Terribles imágenes de un verdadero infierno suceden detrás de los espejos iluminados con linternas rojas. Damas de alcurnia de pelo planchado, con botas altas, el sexo al aire, el pecho cruzado con arreos nazis, latigan el lomo de cerdo de algunos menestrales de la Quinta Avenida y los alaridos de dolor, los jadeos del placer, se unifican con el chapoteo de una piscina malvada donde flotan excrementos y grumos de esperma y cabalgan tipos siniestros sobre blandas medusas femeninas. Por los pasillos se arrastran a cuatro patas algunos ejecutivos de Wall Street cuyas nalgas peladas son azotadas por los sirvientes. Después de este breve paseo por el abismo hay que volver a los salones de la discoteca Area para tenderse en un jergón y soñar con un paraíso perdido. Oh dorado pan de higo, barricas de miel, palmeras con dátiles, sombras de sicomoro, aceite luminoso de Delfos y lentos sorbos de mosto de granada en las escalinatas de algún templo de Siracusa. La dulce muchacha acaricia la dura cerviz del viajero con dedos hábiles y le habla de un largo viaje del espíritu.
- Si te portas bien, en la otra vida serás un habitante de Venus.
-¿Habrá allí tarjetas de crédito?
-Tendrás una caja de música en el corazón que nunca cesará de tocar la Barcarola de Offenbach.

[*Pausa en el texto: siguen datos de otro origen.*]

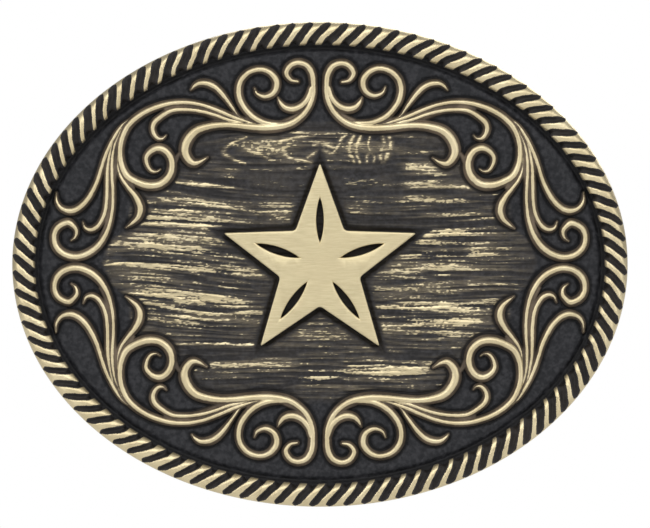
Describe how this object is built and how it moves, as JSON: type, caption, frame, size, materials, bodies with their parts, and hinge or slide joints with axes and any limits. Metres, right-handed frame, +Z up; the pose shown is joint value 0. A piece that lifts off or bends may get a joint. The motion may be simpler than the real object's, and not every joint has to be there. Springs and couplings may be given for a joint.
{
  "type": "belt buckle",
  "caption": "Oval western belt buckle, bowed casting with rope rim, scroll relief and star emblem, swinging belt loop and strap hook behind.",
  "frame": {"origin": "middle of the casting's back surface, where the belt lies", "axes": "+X right and +Z up as worn and seen from the front, +Y towards the wearer"},
  "size_m": [0.096, 0.0174, 0.0754],
  "materials": {
    "antique_brass": "cast, blackened in the hollows and rubbed bright on the high spots",
    "brushed_brass": "flat face brushed from side to side",
    "back_brass": "dull, handled brass",
    "plain_steel": "plain steel wire and stampings"
  },
  "bodies": {
    "buckle": {"buckle_plate": "antique_brass", "emblem_star": "brushed_brass", "emblem_washers": "plain_steel", "hinge_leaf": "back_brass", "leaf_rivets": "back_brass", "hook_base": "back_brass", "base_rivets": "back_brass", "strap_hook": "back_brass"},
    "loop": {"belt_loop": "back_brass", "hinge_pin": "plain_steel"}
  },
  "joints": [
    {"name": "loop_swing", "type": "hinge", "parent": "buckle", "child": "loop", "pos_m": [0.01771, 0.00437, 0], "axis": [0, 0, 1], "range_deg": [-18, 170]}
  ]
}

-Sólo deseo ser lechuga con alma de nieve.
-Pide más.
En la discoteca Area los tiburones dan vueltas estéticas escorando la quilla lechosa. En los escaparates unos maniquíes de carne permanecen inmóviles todavía, imitando un plástico terrorífico. Una chica desnuda está en los alto del catafalco cubierta de langostas con diamantes y filamentos radiactivos. Isabel de Inglaterra escruta las tinieblas con párpados crujientes. El negro naufragado se abraza a pulpos azules. Y los extraterrestres bailan, bailan, bailan con saltos de fosfato bajo la furia de la nueva melodía.